[START GIVEN INFORMATION]

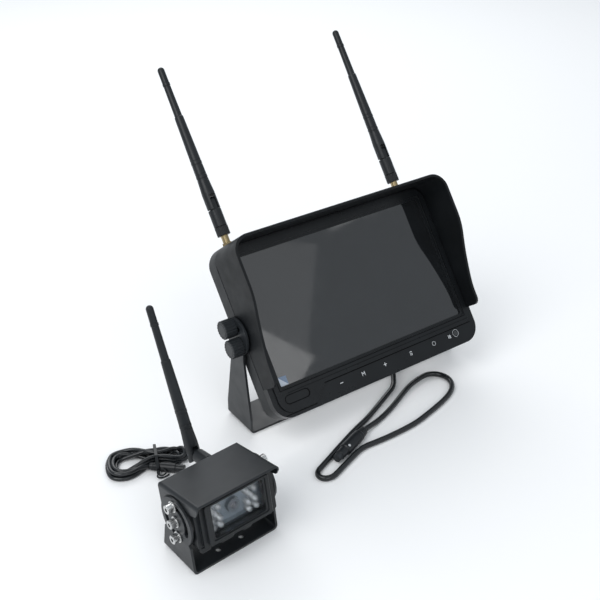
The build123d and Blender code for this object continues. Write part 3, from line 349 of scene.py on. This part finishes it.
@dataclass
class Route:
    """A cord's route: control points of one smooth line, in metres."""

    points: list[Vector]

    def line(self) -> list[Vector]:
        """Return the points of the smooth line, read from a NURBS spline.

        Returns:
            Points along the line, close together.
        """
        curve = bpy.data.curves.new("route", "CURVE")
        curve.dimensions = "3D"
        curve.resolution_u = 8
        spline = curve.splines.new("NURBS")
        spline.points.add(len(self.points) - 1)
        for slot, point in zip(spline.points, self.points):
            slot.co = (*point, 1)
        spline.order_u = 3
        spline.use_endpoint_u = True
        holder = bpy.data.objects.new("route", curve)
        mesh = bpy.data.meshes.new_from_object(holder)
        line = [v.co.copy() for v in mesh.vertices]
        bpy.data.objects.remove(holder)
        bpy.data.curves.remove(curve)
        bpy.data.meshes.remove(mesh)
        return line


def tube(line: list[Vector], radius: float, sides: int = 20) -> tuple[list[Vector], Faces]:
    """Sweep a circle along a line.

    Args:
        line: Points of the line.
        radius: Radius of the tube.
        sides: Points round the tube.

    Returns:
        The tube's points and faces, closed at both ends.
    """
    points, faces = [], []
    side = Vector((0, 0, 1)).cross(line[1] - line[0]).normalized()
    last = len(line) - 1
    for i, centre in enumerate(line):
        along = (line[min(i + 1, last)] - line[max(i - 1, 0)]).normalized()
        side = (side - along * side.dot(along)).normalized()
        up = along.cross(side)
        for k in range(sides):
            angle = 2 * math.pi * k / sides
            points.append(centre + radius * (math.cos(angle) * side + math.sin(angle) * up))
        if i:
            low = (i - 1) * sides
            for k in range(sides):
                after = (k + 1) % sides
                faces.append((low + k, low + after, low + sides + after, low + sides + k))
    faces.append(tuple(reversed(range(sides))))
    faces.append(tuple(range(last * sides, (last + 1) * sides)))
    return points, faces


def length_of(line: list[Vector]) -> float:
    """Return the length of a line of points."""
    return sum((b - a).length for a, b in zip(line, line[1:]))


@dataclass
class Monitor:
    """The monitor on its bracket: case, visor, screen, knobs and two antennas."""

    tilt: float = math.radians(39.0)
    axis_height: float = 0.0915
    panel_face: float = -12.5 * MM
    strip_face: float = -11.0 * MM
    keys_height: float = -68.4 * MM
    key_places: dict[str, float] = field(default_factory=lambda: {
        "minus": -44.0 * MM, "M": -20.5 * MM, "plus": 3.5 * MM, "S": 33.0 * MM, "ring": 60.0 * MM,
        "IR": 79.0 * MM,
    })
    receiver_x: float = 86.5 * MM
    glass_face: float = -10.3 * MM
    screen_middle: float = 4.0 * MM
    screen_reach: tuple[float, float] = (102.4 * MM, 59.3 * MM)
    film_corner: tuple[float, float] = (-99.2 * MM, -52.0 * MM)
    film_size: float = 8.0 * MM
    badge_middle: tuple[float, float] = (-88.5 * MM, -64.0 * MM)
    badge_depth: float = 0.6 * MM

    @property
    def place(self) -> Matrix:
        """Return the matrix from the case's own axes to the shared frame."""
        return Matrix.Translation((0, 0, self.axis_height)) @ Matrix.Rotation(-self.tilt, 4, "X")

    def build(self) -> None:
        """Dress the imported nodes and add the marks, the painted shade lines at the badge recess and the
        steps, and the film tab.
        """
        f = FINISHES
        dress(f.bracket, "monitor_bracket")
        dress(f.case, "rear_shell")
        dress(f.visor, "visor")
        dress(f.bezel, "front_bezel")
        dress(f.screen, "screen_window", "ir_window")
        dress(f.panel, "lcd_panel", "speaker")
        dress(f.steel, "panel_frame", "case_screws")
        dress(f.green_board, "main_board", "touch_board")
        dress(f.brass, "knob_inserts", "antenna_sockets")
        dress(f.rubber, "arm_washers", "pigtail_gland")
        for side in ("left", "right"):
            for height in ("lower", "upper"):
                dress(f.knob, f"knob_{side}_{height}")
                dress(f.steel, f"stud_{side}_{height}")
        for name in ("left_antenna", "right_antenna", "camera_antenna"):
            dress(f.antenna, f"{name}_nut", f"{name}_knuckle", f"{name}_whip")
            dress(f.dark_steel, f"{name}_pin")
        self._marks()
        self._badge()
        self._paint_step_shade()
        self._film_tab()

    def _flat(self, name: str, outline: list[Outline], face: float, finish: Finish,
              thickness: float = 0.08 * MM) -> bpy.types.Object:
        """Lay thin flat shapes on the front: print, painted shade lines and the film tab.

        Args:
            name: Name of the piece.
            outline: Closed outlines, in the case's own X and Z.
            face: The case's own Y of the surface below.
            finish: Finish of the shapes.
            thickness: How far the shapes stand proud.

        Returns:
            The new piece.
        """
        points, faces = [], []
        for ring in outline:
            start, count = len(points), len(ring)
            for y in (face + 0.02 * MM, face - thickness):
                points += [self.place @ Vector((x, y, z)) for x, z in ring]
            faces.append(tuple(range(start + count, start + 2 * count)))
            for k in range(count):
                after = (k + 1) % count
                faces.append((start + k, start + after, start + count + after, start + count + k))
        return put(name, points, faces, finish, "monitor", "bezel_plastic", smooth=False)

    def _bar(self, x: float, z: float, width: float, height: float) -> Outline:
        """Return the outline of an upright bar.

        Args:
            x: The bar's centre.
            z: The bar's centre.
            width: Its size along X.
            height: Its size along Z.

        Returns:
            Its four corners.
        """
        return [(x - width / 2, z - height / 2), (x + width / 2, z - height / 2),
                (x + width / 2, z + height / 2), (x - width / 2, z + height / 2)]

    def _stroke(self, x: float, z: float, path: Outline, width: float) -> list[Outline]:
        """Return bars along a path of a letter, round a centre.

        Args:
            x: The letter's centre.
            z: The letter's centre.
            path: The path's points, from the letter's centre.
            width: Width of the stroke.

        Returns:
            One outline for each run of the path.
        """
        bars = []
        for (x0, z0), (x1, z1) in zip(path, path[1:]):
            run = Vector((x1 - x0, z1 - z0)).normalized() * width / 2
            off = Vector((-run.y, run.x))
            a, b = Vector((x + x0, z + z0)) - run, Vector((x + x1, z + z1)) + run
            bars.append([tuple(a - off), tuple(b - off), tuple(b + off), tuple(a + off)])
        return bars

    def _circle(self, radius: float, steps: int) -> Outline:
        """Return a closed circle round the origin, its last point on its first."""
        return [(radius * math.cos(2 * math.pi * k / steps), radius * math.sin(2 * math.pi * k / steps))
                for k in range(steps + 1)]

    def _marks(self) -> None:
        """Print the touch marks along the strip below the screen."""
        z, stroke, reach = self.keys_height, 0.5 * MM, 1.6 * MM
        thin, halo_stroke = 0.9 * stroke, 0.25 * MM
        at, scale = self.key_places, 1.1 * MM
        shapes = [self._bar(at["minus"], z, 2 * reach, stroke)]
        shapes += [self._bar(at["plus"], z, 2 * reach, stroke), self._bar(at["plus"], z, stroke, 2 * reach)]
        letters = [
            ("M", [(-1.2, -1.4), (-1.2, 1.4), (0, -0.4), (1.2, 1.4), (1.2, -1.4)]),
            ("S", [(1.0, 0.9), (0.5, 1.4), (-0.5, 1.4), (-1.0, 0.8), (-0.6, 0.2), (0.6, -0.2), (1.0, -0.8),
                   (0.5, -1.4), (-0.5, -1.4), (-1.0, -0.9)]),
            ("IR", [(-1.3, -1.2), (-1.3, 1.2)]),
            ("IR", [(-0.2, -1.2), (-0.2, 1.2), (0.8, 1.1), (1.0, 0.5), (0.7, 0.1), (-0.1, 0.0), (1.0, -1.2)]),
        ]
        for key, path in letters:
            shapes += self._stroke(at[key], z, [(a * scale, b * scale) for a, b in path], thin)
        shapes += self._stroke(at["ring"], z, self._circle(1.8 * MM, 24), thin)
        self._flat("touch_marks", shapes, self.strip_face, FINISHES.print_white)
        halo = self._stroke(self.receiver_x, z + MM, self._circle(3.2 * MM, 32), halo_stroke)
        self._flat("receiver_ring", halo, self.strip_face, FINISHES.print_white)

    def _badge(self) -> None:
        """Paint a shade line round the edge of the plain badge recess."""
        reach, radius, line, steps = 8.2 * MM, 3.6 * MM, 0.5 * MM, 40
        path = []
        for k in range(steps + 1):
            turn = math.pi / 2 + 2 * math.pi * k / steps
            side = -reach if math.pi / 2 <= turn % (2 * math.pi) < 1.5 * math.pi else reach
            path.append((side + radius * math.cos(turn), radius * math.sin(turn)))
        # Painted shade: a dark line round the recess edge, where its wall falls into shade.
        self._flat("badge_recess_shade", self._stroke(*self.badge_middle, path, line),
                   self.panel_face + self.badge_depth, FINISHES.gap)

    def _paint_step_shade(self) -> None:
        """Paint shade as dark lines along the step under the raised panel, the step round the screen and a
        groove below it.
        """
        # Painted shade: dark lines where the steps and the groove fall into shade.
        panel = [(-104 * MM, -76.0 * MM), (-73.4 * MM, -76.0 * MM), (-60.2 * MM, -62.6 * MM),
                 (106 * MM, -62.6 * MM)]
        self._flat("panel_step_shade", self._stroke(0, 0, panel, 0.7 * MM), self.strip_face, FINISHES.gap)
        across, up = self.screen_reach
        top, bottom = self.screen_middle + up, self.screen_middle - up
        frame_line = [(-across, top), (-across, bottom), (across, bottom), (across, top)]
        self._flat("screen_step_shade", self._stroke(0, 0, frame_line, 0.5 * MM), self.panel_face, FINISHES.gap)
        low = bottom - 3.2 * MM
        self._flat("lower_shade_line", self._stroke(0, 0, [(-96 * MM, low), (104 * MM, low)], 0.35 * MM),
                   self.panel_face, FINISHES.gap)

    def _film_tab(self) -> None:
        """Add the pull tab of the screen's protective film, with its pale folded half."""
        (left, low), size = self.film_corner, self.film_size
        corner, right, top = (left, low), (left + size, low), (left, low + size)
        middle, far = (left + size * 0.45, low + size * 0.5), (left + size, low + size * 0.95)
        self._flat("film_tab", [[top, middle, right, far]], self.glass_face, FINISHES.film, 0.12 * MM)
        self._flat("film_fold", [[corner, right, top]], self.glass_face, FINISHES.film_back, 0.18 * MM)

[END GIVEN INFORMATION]

- [WRITTEN PROBLEM]: Repeat, exactly and only, the lines from the beginning of the material through the line that contains "a NURBS spline.".

- [OUTPUT BELOW]:
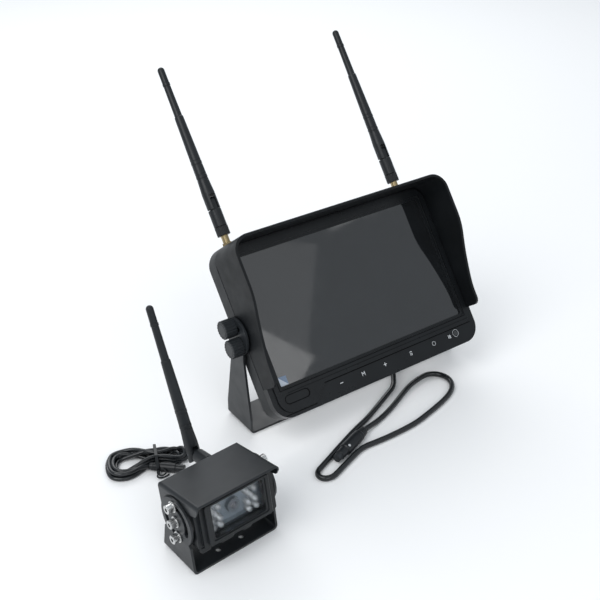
The build123d and Blender code for this object continues. Write part 3, from line 349 of scene.py on. This part finishes it.
@dataclass
class Route:
    """A cord's route: control points of one smooth line, in metres."""

    points: list[Vector]

    def line(self) -> list[Vector]:
        """Return the points of the smooth line, read from a NURBS spline.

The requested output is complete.